◆ **Information provided**:
....
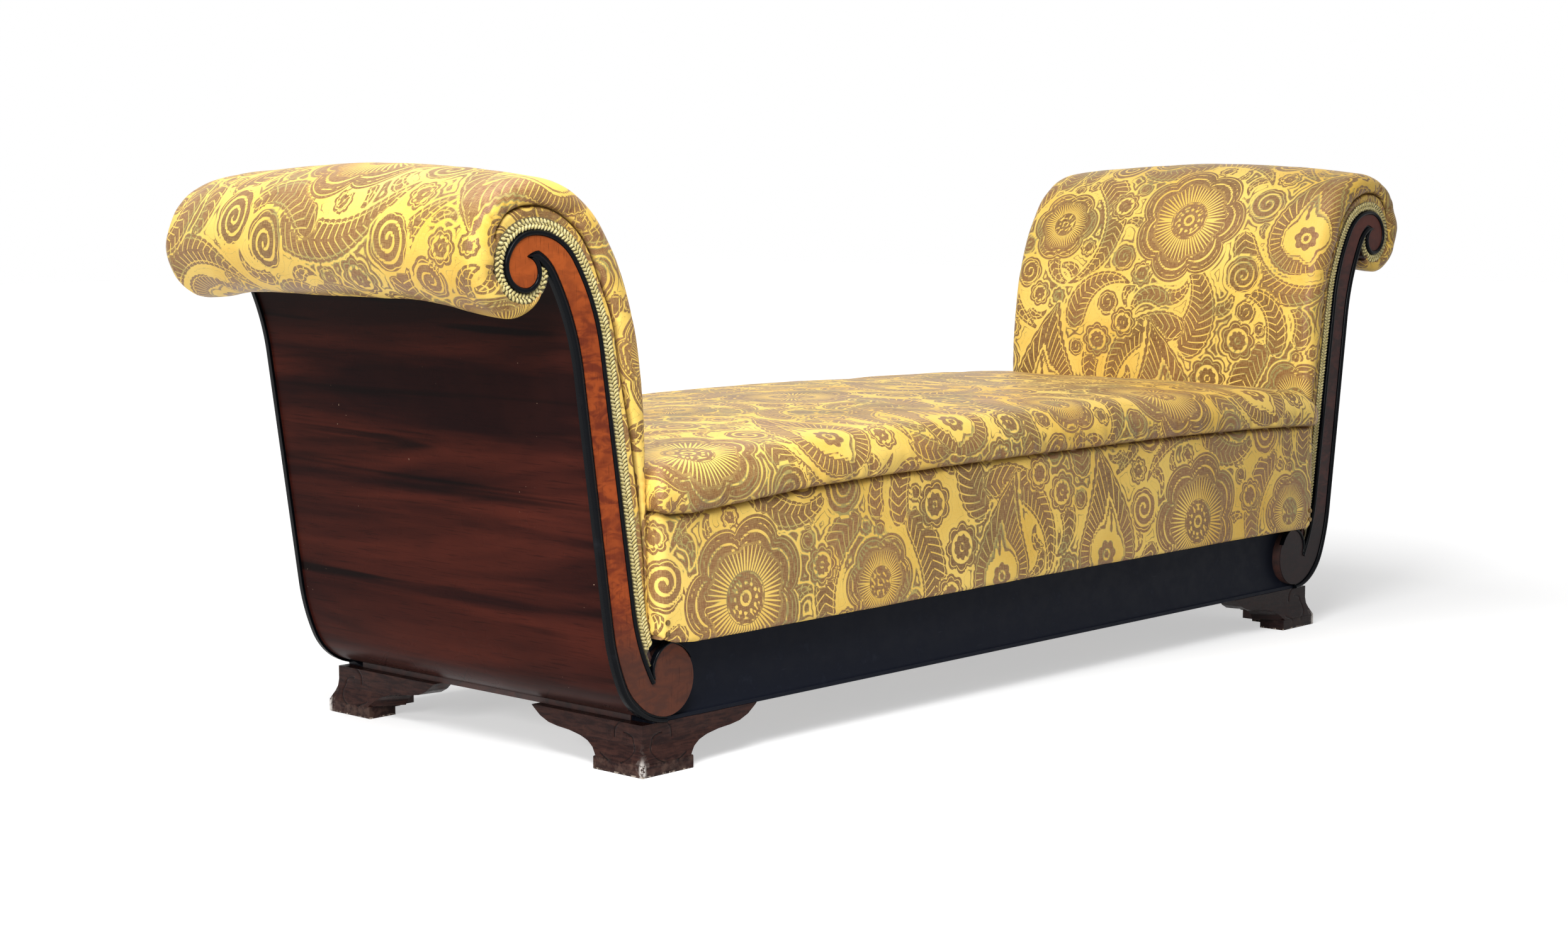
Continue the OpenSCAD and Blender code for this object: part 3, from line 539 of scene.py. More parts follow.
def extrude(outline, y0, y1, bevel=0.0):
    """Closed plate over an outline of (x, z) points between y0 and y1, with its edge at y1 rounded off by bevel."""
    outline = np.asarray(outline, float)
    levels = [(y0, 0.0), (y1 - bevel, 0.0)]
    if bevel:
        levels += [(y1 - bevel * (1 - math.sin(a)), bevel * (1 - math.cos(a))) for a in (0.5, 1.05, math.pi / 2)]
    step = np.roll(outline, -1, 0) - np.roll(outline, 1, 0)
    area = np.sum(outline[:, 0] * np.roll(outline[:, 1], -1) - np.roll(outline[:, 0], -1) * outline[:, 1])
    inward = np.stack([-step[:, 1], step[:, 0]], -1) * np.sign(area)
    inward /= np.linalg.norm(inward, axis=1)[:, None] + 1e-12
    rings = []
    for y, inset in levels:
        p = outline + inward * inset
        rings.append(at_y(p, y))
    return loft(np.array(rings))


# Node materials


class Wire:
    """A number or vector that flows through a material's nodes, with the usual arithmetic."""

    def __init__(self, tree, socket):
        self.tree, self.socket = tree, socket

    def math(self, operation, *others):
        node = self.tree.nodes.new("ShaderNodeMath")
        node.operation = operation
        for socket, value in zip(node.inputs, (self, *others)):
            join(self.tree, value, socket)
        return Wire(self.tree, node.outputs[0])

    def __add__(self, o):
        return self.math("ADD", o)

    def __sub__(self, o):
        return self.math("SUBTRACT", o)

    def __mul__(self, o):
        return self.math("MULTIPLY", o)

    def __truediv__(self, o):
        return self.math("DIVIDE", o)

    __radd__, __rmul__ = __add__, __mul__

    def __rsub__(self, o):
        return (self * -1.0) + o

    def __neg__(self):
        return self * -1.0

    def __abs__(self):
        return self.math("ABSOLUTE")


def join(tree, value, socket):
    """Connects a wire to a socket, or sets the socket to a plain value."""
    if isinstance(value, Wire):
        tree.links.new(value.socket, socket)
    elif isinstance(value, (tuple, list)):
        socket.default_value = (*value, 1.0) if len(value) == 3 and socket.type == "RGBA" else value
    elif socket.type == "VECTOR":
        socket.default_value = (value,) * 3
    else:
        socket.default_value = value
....
◆ **What to work on**: Extract all of the data above without altering anything.

◆ **Answer in full**:
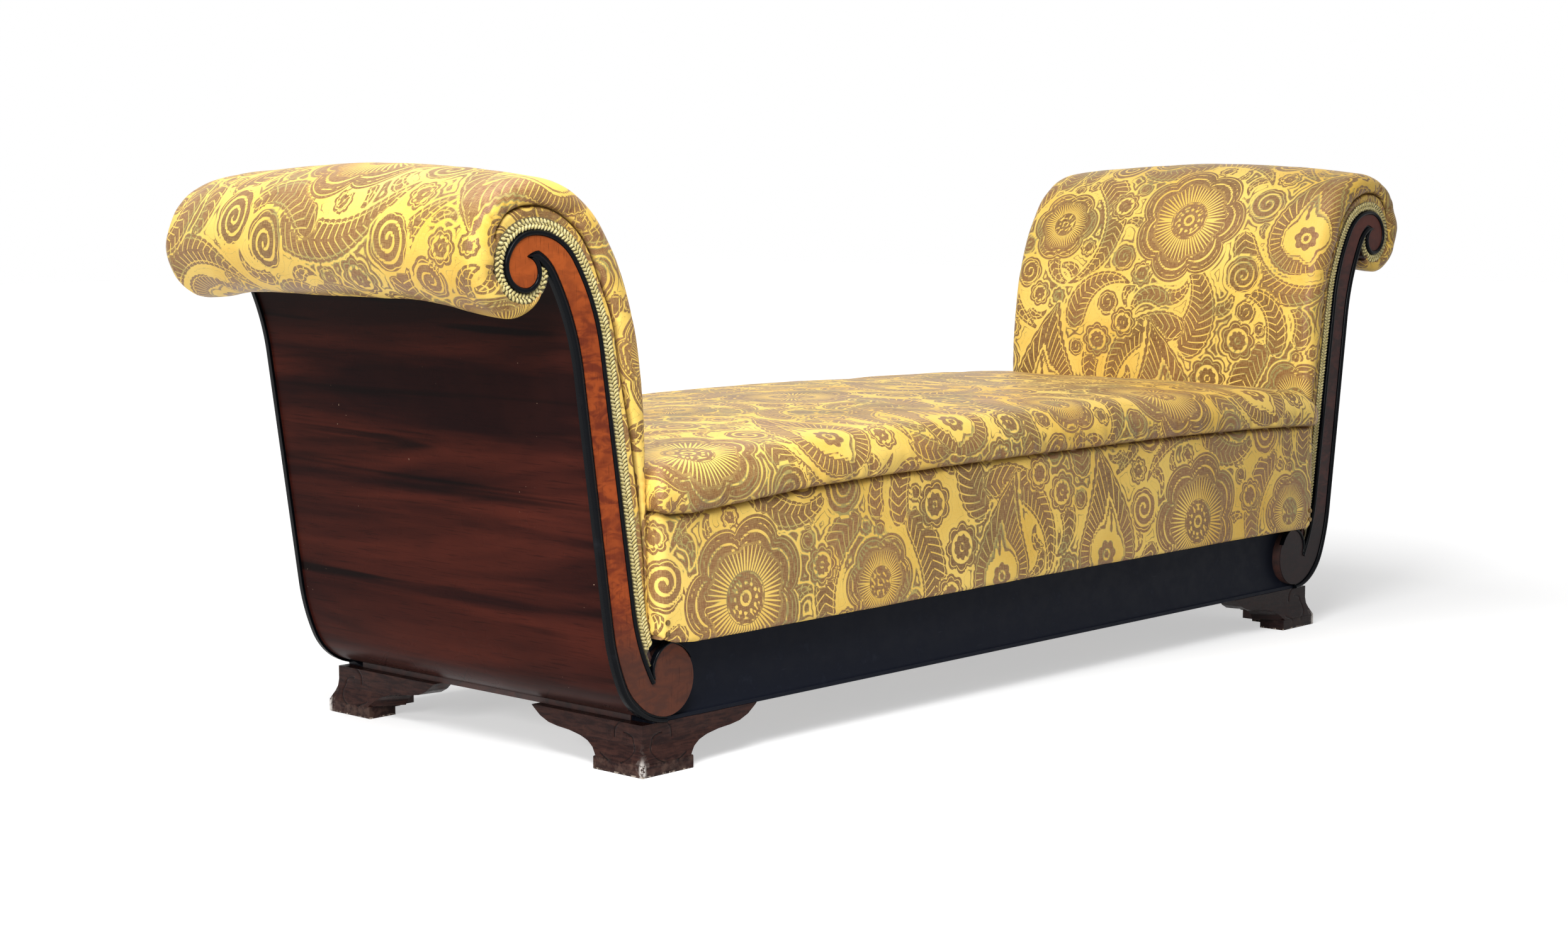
Continue the OpenSCAD and Blender code for this object: part 3, from line 539 of scene.py. More parts follow.
def extrude(outline, y0, y1, bevel=0.0):
    """Closed plate over an outline of (x, z) points between y0 and y1, with its edge at y1 rounded off by bevel."""
    outline = np.asarray(outline, float)
    levels = [(y0, 0.0), (y1 - bevel, 0.0)]
    if bevel:
        levels += [(y1 - bevel * (1 - math.sin(a)), bevel * (1 - math.cos(a))) for a in (0.5, 1.05, math.pi / 2)]
    step = np.roll(outline, -1, 0) - np.roll(outline, 1, 0)
    area = np.sum(outline[:, 0] * np.roll(outline[:, 1], -1) - np.roll(outline[:, 0], -1) * outline[:, 1])
    inward = np.stack([-step[:, 1], step[:, 0]], -1) * np.sign(area)
    inward /= np.linalg.norm(inward, axis=1)[:, None] + 1e-12
    rings = []
    for y, inset in levels:
        p = outline + inward * inset
        rings.append(at_y(p, y))
    return loft(np.array(rings))


# Node materials


class Wire:
    """A number or vector that flows through a material's nodes, with the usual arithmetic."""

    def __init__(self, tree, socket):
        self.tree, self.socket = tree, socket

    def math(self, operation, *others):
        node = self.tree.nodes.new("ShaderNodeMath")
        node.operation = operation
        for socket, value in zip(node.inputs, (self, *others)):
            join(self.tree, value, socket)
        return Wire(self.tree, node.outputs[0])

    def __add__(self, o):
        return self.math("ADD", o)

    def __sub__(self, o):
        return self.math("SUBTRACT", o)

    def __mul__(self, o):
        return self.math("MULTIPLY", o)

    def __truediv__(self, o):
        return self.math("DIVIDE", o)

    __radd__, __rmul__ = __add__, __mul__

    def __rsub__(self, o):
        return (self * -1.0) + o

    def __neg__(self):
        return self * -1.0

    def __abs__(self):
        return self.math("ABSOLUTE")


def join(tree, value, socket):
    """Connects a wire to a socket, or sets the socket to a plain value."""
    if isinstance(value, Wire):
        tree.links.new(value.socket, socket)
    elif isinstance(value, (tuple, list)):
        socket.default_value = (*value, 1.0) if len(value) == 3 and socket.type == "RGBA" else value
    elif socket.type == "VECTOR":
        socket.default_value = (value,) * 3
    else:
        socket.default_value = value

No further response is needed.